The reason you normally can't do this is security. Pure and simple.
You can't use xmlhttp (or equivalent) to read content from another site.
It has nothing whatsoever to do with the KIND of content in the pages. You simply can't get *TO* the pages. At all.
(Unless you use the Mozilla hack mentioned by Kevin.)
On the other hand, doing this server-side is easy. PHP/JSP/ASP can all do it. The server-side equivalents of xmlhttp in those various systems don't have the "not in my domain" restrictions of a browser.
So unless you are fanatical about doing it in JS--and willing to hack it the Mozilla way--why not use a tiny bit of server-side code to help yourself???
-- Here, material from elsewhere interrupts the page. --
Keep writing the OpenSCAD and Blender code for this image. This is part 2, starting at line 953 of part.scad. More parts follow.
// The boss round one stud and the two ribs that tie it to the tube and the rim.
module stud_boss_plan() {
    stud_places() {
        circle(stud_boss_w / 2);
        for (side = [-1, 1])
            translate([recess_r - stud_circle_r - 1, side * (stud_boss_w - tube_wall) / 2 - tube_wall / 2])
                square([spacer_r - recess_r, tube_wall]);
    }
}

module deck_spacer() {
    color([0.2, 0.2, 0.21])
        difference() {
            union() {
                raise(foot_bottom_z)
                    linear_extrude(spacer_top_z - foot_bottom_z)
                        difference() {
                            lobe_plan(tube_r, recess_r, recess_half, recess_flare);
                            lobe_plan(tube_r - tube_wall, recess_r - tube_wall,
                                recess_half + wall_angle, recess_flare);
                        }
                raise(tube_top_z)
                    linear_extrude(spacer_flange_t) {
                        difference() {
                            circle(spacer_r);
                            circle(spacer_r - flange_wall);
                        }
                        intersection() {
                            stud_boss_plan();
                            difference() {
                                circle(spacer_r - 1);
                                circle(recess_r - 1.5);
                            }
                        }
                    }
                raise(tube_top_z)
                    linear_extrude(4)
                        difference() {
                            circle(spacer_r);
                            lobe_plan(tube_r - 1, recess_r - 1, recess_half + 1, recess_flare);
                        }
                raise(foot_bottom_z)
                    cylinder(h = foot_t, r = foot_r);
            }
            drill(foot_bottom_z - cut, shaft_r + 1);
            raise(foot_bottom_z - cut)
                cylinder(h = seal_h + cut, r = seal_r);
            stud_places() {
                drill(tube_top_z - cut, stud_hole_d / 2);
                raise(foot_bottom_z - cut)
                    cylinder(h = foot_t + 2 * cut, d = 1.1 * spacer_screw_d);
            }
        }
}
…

One very very simple thing to do would be to create a server-side "proxy server" for foreign site content. That is, you'd use AJAX (or IFRAME!) to hit a page on your own site with a URL something like:
The PHP (or ASP or JSP) proxy page simply loads the given URL using server side code and returns the full source of the page back to your AJAX code or IFRAME. Presto. You can now see the full HTML and do whatever you want to do.
I am studiously ignoring the legal aspects of this. I am *assuming* that of course you have contacted these various sites and gotten permission to use their copyrighted material. And I hope Santa Claus was good to you last month.